I have not been on the forum all summer just about. Now it's the last day of summer , and I'm anticipating my favorite time of year ~ Autumn.
I am not so sure I feel well today. Anxiety. A medium dose of very broadened anxiety that leaves me physically nervous and uncomfortable. I had a nightmare right before I woke up, no doubt the source. Also had an uncomfortable chat with my brother on the phone last night, where I had to just say “I gotta go” because I was feeling criticized.

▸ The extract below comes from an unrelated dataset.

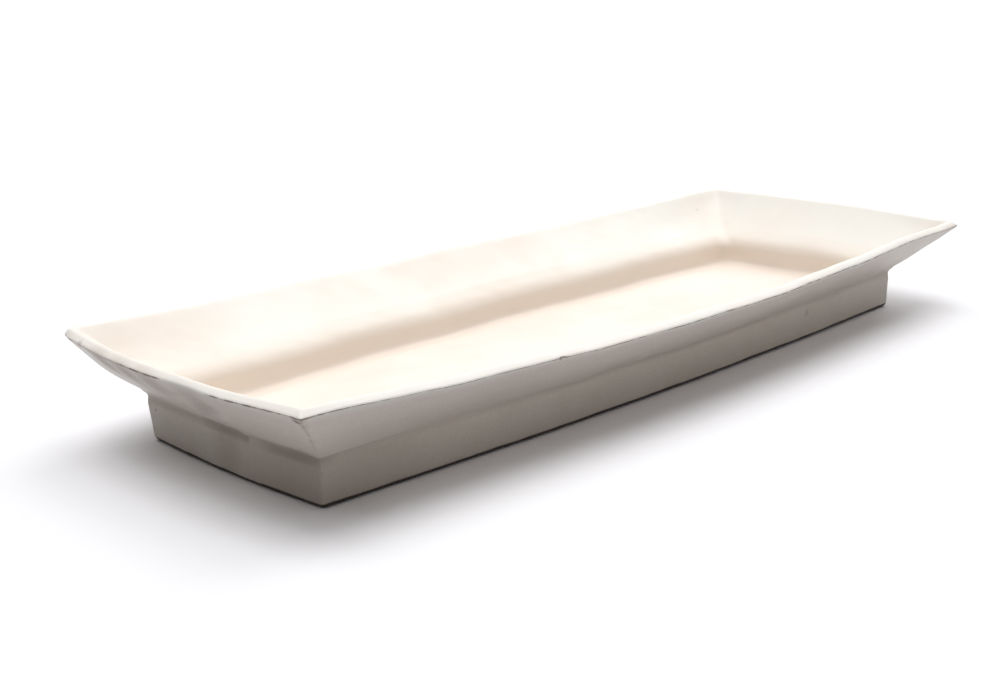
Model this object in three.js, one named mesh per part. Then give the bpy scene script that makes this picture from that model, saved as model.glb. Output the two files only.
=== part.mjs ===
// A rectangular serving plate of white-glazed stoneware, built from slabs of clay: a floor slab,
// four walls that stand round it, four flared rims on the walls, and coils of clay that stiffen
// the inside joints. The slabs are cut at 45 degrees at the corners and luted with slip.
//
// Lengths are in millimetres and angles in degrees. +X runs along the plate, +Y across it and +Z
// up. The origin lies on the table, under the middle of the plate.

import * as THREE from "three";

// Footprint, measured between the corners of the outer faces at the top of the walls
const BASE_LENGTH = 311;
const BASE_WIDTH = 90;

// Walls
const WALL_HEIGHT = 16.3; // table to the joint under the rim, at a corner
const WALL_THICKNESS = 7.2; // at the top of the wall
const WALL_DRAFT = 0.5; // how far the outer face leans in at the foot
const FOOT_ROUND = 2.4; // outer lower edge
const FOOT_INNER_ROUND = 1; // inner lower edge

// Floor
const FLOOR_THICKNESS = 6.6;
const FOOT_DEPTH = 2.4; // hollow under the floor, inside the foot

// Rims, at a corner
const RIM_REACH = 18.6; // lip past the wall's outer face
const RIM_RISE = 20.3; // lip's lower edge above the rim's seat
const RIM_BELLY = 0.9; // how far the rim curves below a straight slope
const LIP_THICKNESS = 3.3;
const LIP_ROUND = 1.1;
const SHOULDER_RISE = 3.1; // seat to the bend where the inside turns outward
const SHOULDER_ROUND = 6; // how far up the inner slope the bend reaches

// Outward bow of each side at its middle
const LONG_WALL_BOW = 4.5;
const SHORT_WALL_BOW = 2;
const LONG_LIP_BOW = 8.6;
const SHORT_LIP_BOW = 5.2;

// Dip of each side at its middle, below the height at the corners
const LONG_JOINT_DIP = 0.9;
const SHORT_JOINT_DIP = 0.1;
const LONG_LIP_DIP = 4.3;
const SHORT_LIP_DIP = 1;

// Coils pressed into the inside joints and smoothed to a cove
const FLOOR_COIL_RADIUS = 5;
const CORNER_COIL_RADIUS = 5;
const COIL_EDGE = 0.4; // thickness where a coil fades out

// Luting: the film of slip between two pieces
const SLIP_FILM = 0.3;

// Facets
const LONG_STATIONS = 26;
const SHORT_STATIONS = 14;
const ROUND_STEPS = 3;
const CURVE_STEPS = 7;
const COIL_STEPS = 5;
const CORNER_STEPS = 4;

const FLOOR_TOP = FOOT_DEPTH + FLOOR_THICKNESS;
const COIL_TOP = FLOOR_TOP + SLIP_FILM + coilLeg(FLOOR_COIL_RADIUS);
const RIM_SEAT = WALL_HEIGHT + SLIP_FILM;
const MITRE_ANGLE = 45;
// A floor coil rounds the corner in front of the corner coil, a slip film away from its face
const COIL_TURN_RADIUS = CORNER_COIL_RADIUS + SLIP_FILM / (Math.SQRT2 - 1);
const MITRE_SETBACK = (SLIP_FILM / 2) * Math.SQRT2; // half a slip film, along the side

const LONG = {
  halfLength: BASE_LENGTH / 2,
  distance: BASE_WIDTH / 2,
  wallBow: LONG_WALL_BOW,
  lipBow: LONG_LIP_BOW,
  jointDip: LONG_JOINT_DIP,
  lipDip: LONG_LIP_DIP,
  stations: LONG_STATIONS,
};
const SHORT = {
  halfLength: BASE_WIDTH / 2,
  distance: BASE_LENGTH / 2,
  wallBow: SHORT_WALL_BOW,
  lipBow: SHORT_LIP_BOW,
  jointDip: SHORT_JOINT_DIP,
  lipDip: SHORT_LIP_DIP,
  stations: SHORT_STATIONS,
};
const SIDES = [
  { name: "front", form: LONG, turn: 0 },
  { name: "right", form: SHORT, turn: 90 },
  { name: "back", form: LONG, turn: 180 },
  { name: "left", form: SHORT, turn: 270 },
];

const glazed = () =>
  new THREE.MeshStandardMaterial({ color: 0xf2e9dd, roughness: 0.35, metalness: 0 });

// A section is an outline in two coordinates: x is the distance outward from the walls' outer
// face, and y the height above the table.

function wallSection() {
  const shape = new THREE.Shape();
  const foot = -WALL_DRAFT;
  shape.moveTo(-WALL_THICKNESS + FOOT_INNER_ROUND, 0);
  shape.lineTo(foot - FOOT_ROUND, 0);
  shape.quadraticCurveTo(foot, 0, foot, FOOT_ROUND);
  shape.lineTo(0, WALL_HEIGHT);
  shape.lineTo(-WALL_THICKNESS, WALL_HEIGHT);
  shape.lineTo(-WALL_THICKNESS, FOOT_INNER_ROUND);
  shape.quadraticCurveTo(-WALL_THICKNESS, 0, -WALL_THICKNESS + FOOT_INNER_ROUND, 0);
  return shape.getPoints(ROUND_STEPS);
}

// The control point of a curve from a to b whose middle lies a depth to the right of the chord.
function bellyPoint(a, b, depth) {
  const chord = b.clone().sub(a).normalize();
  const right = new THREE.Vector2(chord.y, -chord.x);
  return a.clone().lerp(b, 0.5).addScaledVector(right, 2 * depth);
}

// The point that lies a length away from a, towards b.
function towards(a, b, length) {
  return b.clone().sub(a).setLength(length).add(a);
}

function curvePoints(start, control, end, steps) {
  return new THREE.QuadraticBezierCurve(start, control, end).getPoints(steps);
}

function rimSection() {
  const root = new THREE.Vector2(0, RIM_SEAT);
  const lipUnder = new THREE.Vector2(RIM_REACH, RIM_SEAT + RIM_RISE);
  const underBelly = bellyPoint(root, lipUnder, RIM_BELLY);
  const slope = lipUnder.clone().sub(underBelly).normalize();
  const acrossLip = new THREE.Vector2(-slope.y, slope.x);
  const lipTop = lipUnder.clone().addScaledVector(acrossLip, LIP_THICKNESS);
  const shoulder = new THREE.Vector2(-WALL_THICKNESS, RIM_SEAT + SHOULDER_RISE);
  const innerBelly = bellyPoint(shoulder, lipTop, RIM_BELLY);
  const seatInner = new THREE.Vector2(-WALL_THICKNESS, RIM_SEAT);

  const underEnd = towards(lipUnder, underBelly, LIP_ROUND);
  const innerStart = towards(lipTop, innerBelly, LIP_ROUND);
  const bendEnd = towards(shoulder, innerBelly, SHOULDER_ROUND);
  return [
    seatInner,
    ...curvePoints(root, underBelly, underEnd, CURVE_STEPS),
    ...curvePoints(underEnd, lipUnder, towards(lipUnder, lipTop, LIP_ROUND), ROUND_STEPS).slice(1),
    ...curvePoints(towards(lipTop, lipUnder, LIP_ROUND), lipTop, innerStart, ROUND_STEPS),
    ...curvePoints(innerStart, innerBelly, bendEnd, CURVE_STEPS).slice(1),
    ...curvePoints(bendEnd, shoulder, seatInner, ROUND_STEPS + 1).slice(1, -1),
  ];
}

// The angle of a coil's face that is trimmed off at each end, where the coil fades out.
function coilTrim(radius) {
  return Math.acos(1 - COIL_EDGE / radius);
}

// How far a coil reaches along each of the two pieces that it joins.
function coilLeg(radius) {
  return radius - radius * Math.sin(coilTrim(radius));
}

// A coil's section: two legs along -X and -Y from the joint at the origin, and a hollow face.
function coveShape(radius) {
  const trim = coilTrim(radius);
  const shape = new THREE.Shape();
  shape.moveTo(0, 0);
  shape.lineTo(-coilLeg(radius), 0);
  shape.absarc(-radius, -radius, radius, Math.PI / 2 - trim, trim, true);
  shape.lineTo(0, -coilLeg(radius));
  return shape;
}

function floorCoilSection() {
  const joint = new THREE.Vector2(-WALL_THICKNESS - SLIP_FILM, FLOOR_TOP + SLIP_FILM);
  const standing = (p) => new THREE.Vector2(joint.x + p.x, joint.y - p.y);
  return coveShape(FLOOR_COIL_RADIUS).getPoints(COIL_STEPS).map(standing);
}

// Where a section's point comes on a side that faces -Y. A station's share runs from -1 to 1
// along the side's straight stretch, and its turn is how far round the corner it has gone, in
// degrees: 45 is the mitre. The side takes the half wave of a strip that is bent at its ends.
function placeOnSide(form, sectionPoint, station, cornerRadius) {
  const out = sectionPoint.x;
  const spread = THREE.MathUtils.clamp(out / RIM_REACH, 0, 1);
  const risen = (sectionPoint.y - COIL_TOP) / (WALL_HEIGHT - COIL_TOP);
  const fullness = Math.cos((Math.PI / 2) * station.share);
  const bow = THREE.MathUtils.lerp(form.wallBow, form.lipBow, spread) * fullness;
  const dip = THREE.MathUtils.lerp(form.jointDip, form.lipDip, spread) * fullness;
  const turn = THREE.MathUtils.degToRad(station.turn);
  const straight = form.halfLength + out - cornerRadius - MITRE_SETBACK;
  return new THREE.Vector3(
    straight * station.share + cornerRadius * Math.sin(turn),
    -(form.distance + out + bow + cornerRadius * (Math.cos(turn) - 1)),
    sectionPoint.y - dip * THREE.MathUtils.clamp(risen, 0, 1),
  );
}

// The stations of a side: evenly along it, then, for a rounded corner, round to the mitre.
function stationsOf(form, cornerRadius) {
  const stations = [];
  for (let i = 0; i <= form.stations; i++) {
    stations.push({ share: (2 * i) / form.stations - 1, turn: 0 });
  }
  const cornerSteps = cornerRadius > 0 ? CORNER_STEPS : 0;
  for (let i = 1; i <= cornerSteps; i++) {
    const turn = (MITRE_ANGLE * i) / cornerSteps;
    stations.unshift({ share: -1, turn: -turn });
    stations.push({ share: 1, turn });
  }
  return stations;
}

// A closed body with one section all along a side, cut at the mitres.
function sideGeometry(section, form, cornerRadius = 0) {
  const outline = THREE.ShapeUtils.isClockWise(section) ? [...section].reverse() : [...section];
  if (outline[0].distanceTo(outline[outline.length - 1]) < 1e-9) outline.pop();
  const stations = stationsOf(form, cornerRadius);
  const count = outline.length;
  const positions = [];
  for (const station of stations) {
    for (const p of outline) positions.push(...placeOnSide(form, p, station, cornerRadius));
  }

  const triangles = [];
  for (let i = 0; i < stations.length - 1; i++) {
    for (let j = 0; j < count; j++) {
      const a = i * count + j;
      const b = i * count + ((j + 1) % count);
      triangles.push(a, a + count, b, b, a + count, b + count);
    }
  }
  const last = (stations.length - 1) * count;
  for (const [a, b, c] of THREE.ShapeUtils.triangulateShape(outline, [])) {
    triangles.push(a, b, c);
    triangles.push(last + a, last + c, last + b);
  }

  const geometry = new THREE.BufferGeometry();
  geometry.setAttribute("position", new THREE.Float32BufferAttribute(positions, 3));
  geometry.setIndex(triangles);
  geometry.computeVertexNormals();
  return geometry;
}

// The floor slab, with edges that follow the bowed walls.
function floorGeometry() {
  const edge = new THREE.Vector2(-WALL_THICKNESS - SLIP_FILM, 0);
  const outline = SIDES.flatMap(({ form, turn }) =>
    stationsOf(form, 0).map((station) => {
      const { x, y } = placeOnSide(form, edge, station, 0);
      return new THREE.Vector2(x, y).rotateAround(new THREE.Vector2(), THREE.MathUtils.degToRad(turn));
    }),
  );
  return new THREE.ExtrudeGeometry(new THREE.Shape(outline), {
    depth: FLOOR_THICKNESS,
    bevelEnabled: false,
  });
}

// A coil in the corner of two walls, with the joint at the origin and its face towards -X
// and -Y.
function cornerCoilGeometry() {
  return new THREE.ExtrudeGeometry(coveShape(CORNER_COIL_RADIUS), {
    depth: WALL_HEIGHT - FLOOR_TOP - SLIP_FILM,
    bevelEnabled: false,
    curveSegments: COIL_STEPS,
  });
}

const plate = new THREE.Group();
plate.name = "rectangular_plate";

function addPiece(name, geometry, parent = plate) {
  const mesh = new THREE.Mesh(geometry, glazed());
  mesh.name = name;
  parent.add(mesh);
  return mesh;
}

addPiece("floor_slab", floorGeometry()).position.z = FOOT_DEPTH;

for (const { name, form, turn } of SIDES) {
  const side = new THREE.Group();
  side.rotation.z = THREE.MathUtils.degToRad(turn);
  plate.add(side);
  addPiece(`wall_${name}`, sideGeometry(wallSection(), form), side);
  addPiece(`rim_${name}`, sideGeometry(rimSection(), form), side);
  addPiece(`floor_coil_${name}`, sideGeometry(floorCoilSection(), form, COIL_TURN_RADIUS), side);
}

const CORNERS = [
  { name: "back_right", x: 1, y: 1, turn: 0 },
  { name: "back_left", x: -1, y: 1, turn: 90 },
  { name: "front_left", x: -1, y: -1, turn: 180 },
  { name: "front_right", x: 1, y: -1, turn: 270 },
];
for (const { name, x, y, turn } of CORNERS) {
  const coil = addPiece(`corner_coil_${name}`, cornerCoilGeometry());
  const inset = WALL_THICKNESS + SLIP_FILM;
  coil.position.set(
    x * (BASE_LENGTH / 2 - inset),
    y * (BASE_WIDTH / 2 - inset),
    FLOOR_TOP + SLIP_FILM,
  );
  coil.rotation.z = THREE.MathUtils.degToRad(turn);
}

export default plate;
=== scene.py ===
"""The looks of a long rectangular plate of white-slipped, white-glazed stoneware.

The plate is built from slabs: a floor, four walls and four flared rims, with coils smoothed into
the inside joints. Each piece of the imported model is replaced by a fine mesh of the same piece.
The meshes meet without gaps, because slip and glaze have closed the joints of the fired plate.

Lengths in the classes are in millimetres. The meshes are written in metres, in the frame of the
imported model: +X along the plate, +Y across it, +Z up, the origin on the table under its middle.
"""

import logging
import math
from dataclasses import dataclass, field
from enum import Enum

import bpy
import numpy as np
from mathutils import Matrix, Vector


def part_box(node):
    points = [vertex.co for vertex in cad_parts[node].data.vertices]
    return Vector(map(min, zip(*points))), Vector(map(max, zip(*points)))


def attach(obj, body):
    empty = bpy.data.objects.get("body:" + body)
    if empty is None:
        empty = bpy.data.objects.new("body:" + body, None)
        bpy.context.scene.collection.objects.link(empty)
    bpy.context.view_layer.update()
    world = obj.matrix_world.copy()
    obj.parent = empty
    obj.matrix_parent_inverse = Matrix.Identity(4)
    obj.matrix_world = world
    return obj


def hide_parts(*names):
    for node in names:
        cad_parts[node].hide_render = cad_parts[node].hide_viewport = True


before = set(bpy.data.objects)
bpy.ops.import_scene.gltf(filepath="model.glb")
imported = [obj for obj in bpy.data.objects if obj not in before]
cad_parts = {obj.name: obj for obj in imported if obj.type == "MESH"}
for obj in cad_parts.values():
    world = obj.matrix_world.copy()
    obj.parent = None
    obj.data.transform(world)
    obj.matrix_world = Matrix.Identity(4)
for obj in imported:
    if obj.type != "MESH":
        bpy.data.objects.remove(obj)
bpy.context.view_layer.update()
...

I just realized, at 5:45 this morning, as I was out peeing my dog, and walking into the dark morning it hit me like a brick that anxiety is the root of all of my problems, especially overeating. (eating too much carbs in particular , being that carbs are the number one ‘feel good’ food, and I obviously self-medicate with that type of food. ) I think before I consider ways of cutting back on calories, I need to better think of ways to cut back on anxiety. Anxiety wasnt’ so present in my twenties, more so in my thirties, and getting pretty grim now past my mid-forties. Hormones, perimenopause, whatever the reason, there’s only one thing to do : Focus on mediation, positive self-talk…. censor negative thought loops, others who are dumping, eat clean and healthful, and exercise myself into happiness. Odd how I haven’t had any good aerobic exercise for almost two weeks, since I wrecked my back two weeks ago doing yoga (it’s getting a little better each day, but is still a real inhibitor of what I can do).
It’s the anxiety I need to pay attention to, and to really push hard on the whole-foods clean eating, pushing for the superfoods! Counting carbs or fats or calories is not the answer, because once I become a better monitor of what goes in my mouth, there won’t be room or appetite for all of that.